Quand vous créez une chanson avec votre frère, comment vous partagez-vous le travail ?
Nous avons travaillé ensemble depuis tant d'années! Je me mettais au piano et je proposais des idées à Bob. A partir de là, c'était un va et vient entre nous deux. Un processus bien huilé. Nous nous connaissions bien et nous n'avions pas besoin de beaucoup discuter pour nous comprendre. Puis, la chanson était prête quand nous étions tous les deux d'accord sur le fait que le résultat était le bon. De nous deux, c'étaitmoi le musiciens et nous travaillions tous les deux aux paroles. C'est de cette manière que nous aimions travailler.
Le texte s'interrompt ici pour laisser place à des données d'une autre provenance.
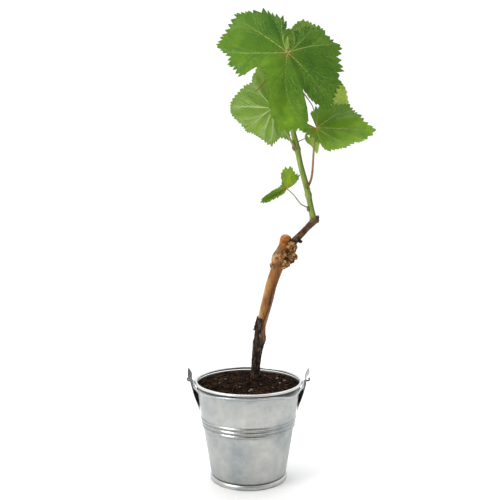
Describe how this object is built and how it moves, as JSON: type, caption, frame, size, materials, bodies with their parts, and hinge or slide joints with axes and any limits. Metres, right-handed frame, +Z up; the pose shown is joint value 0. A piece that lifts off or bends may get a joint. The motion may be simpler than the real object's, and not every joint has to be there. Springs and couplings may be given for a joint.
{
  "type": "young grapevine in a small pail",
  "caption": "Young grafted grapevine with a leaning woody trunk, a green shoot and lobed leaves, growing in a small zinc pail with a wire bail.",
  "frame": {"origin": "centre of the pail's flat underside, on the surface that it stands on", "axes": "+Z up; -Y is the front, which the largest leaf faces; +X is the side that the vine leans to"},
  "size_m": [0.182, 0.1097, 0.4565],
  "materials": {
    "zinc": "galvanised sheet, mottled, half gloss",
    "wire": "galvanised wire, bright",
    "compost": "moist dark potting mix with fibres",
    "bark": "tan above, dark and peeling below",
    "callus": "knobbly graft callus",
    "green_wood": "fresh green shoot, half gloss",
    "stalk": "leaf stalks, green to red",
    "leaf": "fresh vine leaf, half matt, raised veins below"
  },
  "bodies": {
    "planter": {"pail_wall": "zinc", "pail_base": "zinc", "ear_right": "zinc", "ear_left": "zinc", "soil": "compost", "trunk": "bark", "callus_right": "callus", "callus_left": "callus", "cane": "bark", "shoot": "green_wood", "stalk_large": "stalk", "stalk_back": "stalk", "stalk_left": "stalk", "stalk_right": "stalk", "stalk_small": "stalk", "stalk_folded": "stalk", "leaf_large": "leaf", "leaf_back": "leaf", "leaf_left": "leaf", "leaf_right": "leaf", "leaf_small": "leaf", "leaf_folded": "leaf", "leaf_tip": "leaf"},
    "bail": {"bail": "wire"}
  },
  "joints": [
    {"name": "bail_swing", "type": "hinge", "parent": "planter", "child": "bail", "pos_m": [0, 0, 0.0985], "axis": [-1, 0, 0], "range_deg": [0, 95]}
  ]
}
Avec Les Aristochats, vous êtes passés des chiens aux chats !
C'était pas mal d'années plus tard. Nous avons commencé à travailler dessus juste avant que nous quittions le Studio, c'est-à-dire à la fin de 1968. Nous avons écrit pas mal de chansons pour ce film car, vous savez, un film doit trouver sa voie. Un dessin-animé de Disney n'était jamais totalement scénarisé. On réfléchissait à des idées, puis on écrivait des chansons, puis, souvent, elles étaient abandonnées car un personnage était finalement supprimé. Au final, nous n'avons pas eu plus de deux chansons (et demie!) dans le film: le générique et Les Gammes et les Arpèges, ce petit numéro dans lequel les chatons travaillent leur piano. Il y avait aussi une ballade, qui a été à peine utilisée, She Never Felt Alone. C'était un air adorable chanté par Madame Bonnefamille, à propos de son attachement pour ses chats. Elle y expliquait que les chats sont sa famille et qu'elle les adore. C'est ce qui explique que Duchesse veuille tant retourner chez elle. Elle est si bonne pour eux. Cette chanson devait être reprise plus tard par Duchesse dans une nouvelle version intitulée We Can't Leave Her Alone. Au final, il n'y a que quelques paroles qui sont prononcées par Eva Gabor/ Duchesse à un certain moment, mais on ne les remarque même pas : « Her days were filled with happy hours and happy things to do, and all because of her. » A la base, c'était une reprise de la chanson de Madame. Une chanson sur les motivations des différents personnages qui s'est perdue dans le processus de création du film. Cela apportait un peu de cœur et j'ai toujours regretté qu'ils l'aient perdue. Mais à cette époque, nous n'étions déjà plus là pour la défendre.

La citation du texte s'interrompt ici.